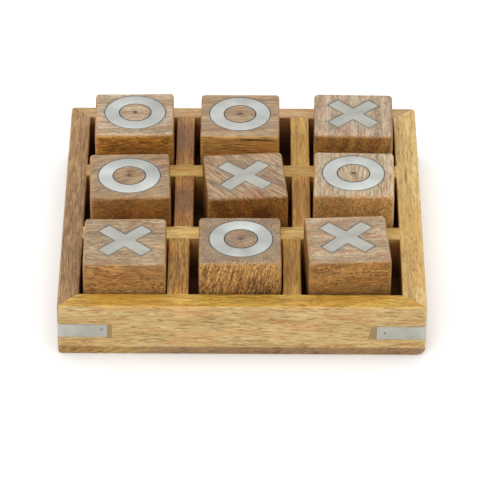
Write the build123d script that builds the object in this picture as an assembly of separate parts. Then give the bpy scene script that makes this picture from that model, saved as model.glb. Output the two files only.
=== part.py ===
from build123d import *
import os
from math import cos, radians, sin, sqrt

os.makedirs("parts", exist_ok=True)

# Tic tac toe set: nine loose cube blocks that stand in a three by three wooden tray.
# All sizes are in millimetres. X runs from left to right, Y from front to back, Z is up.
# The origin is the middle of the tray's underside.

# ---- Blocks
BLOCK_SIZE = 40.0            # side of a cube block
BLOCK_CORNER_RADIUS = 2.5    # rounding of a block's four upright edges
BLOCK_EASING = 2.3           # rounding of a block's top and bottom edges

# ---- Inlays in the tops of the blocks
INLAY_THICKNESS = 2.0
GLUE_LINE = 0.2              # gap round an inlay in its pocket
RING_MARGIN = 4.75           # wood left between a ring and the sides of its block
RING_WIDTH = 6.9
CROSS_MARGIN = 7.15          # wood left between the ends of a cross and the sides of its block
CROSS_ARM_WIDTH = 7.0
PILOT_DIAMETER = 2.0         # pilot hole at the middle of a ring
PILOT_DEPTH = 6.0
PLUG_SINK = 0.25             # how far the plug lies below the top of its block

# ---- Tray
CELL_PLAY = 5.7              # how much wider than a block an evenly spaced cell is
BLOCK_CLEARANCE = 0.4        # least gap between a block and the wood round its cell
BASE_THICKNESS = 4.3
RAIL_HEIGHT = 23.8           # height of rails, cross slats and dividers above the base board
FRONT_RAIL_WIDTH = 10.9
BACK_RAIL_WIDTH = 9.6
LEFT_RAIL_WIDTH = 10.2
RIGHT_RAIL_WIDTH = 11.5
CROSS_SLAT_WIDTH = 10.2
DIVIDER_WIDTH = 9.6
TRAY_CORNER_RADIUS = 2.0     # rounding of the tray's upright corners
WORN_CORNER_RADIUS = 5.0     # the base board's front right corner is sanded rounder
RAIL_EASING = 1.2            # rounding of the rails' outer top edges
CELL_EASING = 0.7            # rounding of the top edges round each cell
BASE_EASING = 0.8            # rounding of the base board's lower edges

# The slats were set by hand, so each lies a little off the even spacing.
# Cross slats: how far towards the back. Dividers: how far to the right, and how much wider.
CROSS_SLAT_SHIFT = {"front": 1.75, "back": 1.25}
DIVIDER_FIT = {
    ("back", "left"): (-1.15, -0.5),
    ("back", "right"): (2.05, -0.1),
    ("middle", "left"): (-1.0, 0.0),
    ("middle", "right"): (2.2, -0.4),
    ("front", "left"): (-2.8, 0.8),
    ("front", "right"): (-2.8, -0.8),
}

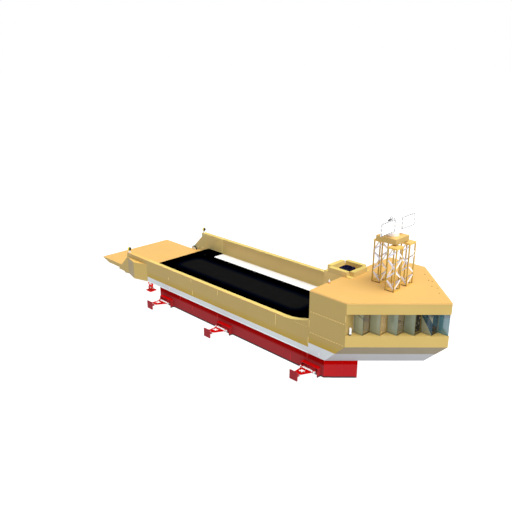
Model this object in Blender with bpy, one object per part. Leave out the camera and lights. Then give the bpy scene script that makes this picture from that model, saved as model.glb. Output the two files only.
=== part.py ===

——

### To be done
Look through the data above. Copy every line with the string "only" in it.

### Response to the exercise
Write the build123d script that builds the object in this picture as an assembly of separate parts. Then give the bpy scene script that makes this picture from that model, saved as model.glb. Output the two files only.
Model this object in Blender with bpy, one object per part. Leave out the camera and lights. Then give the bpy scene script that makes this picture from that model, saved as model.glb. Output the two files only.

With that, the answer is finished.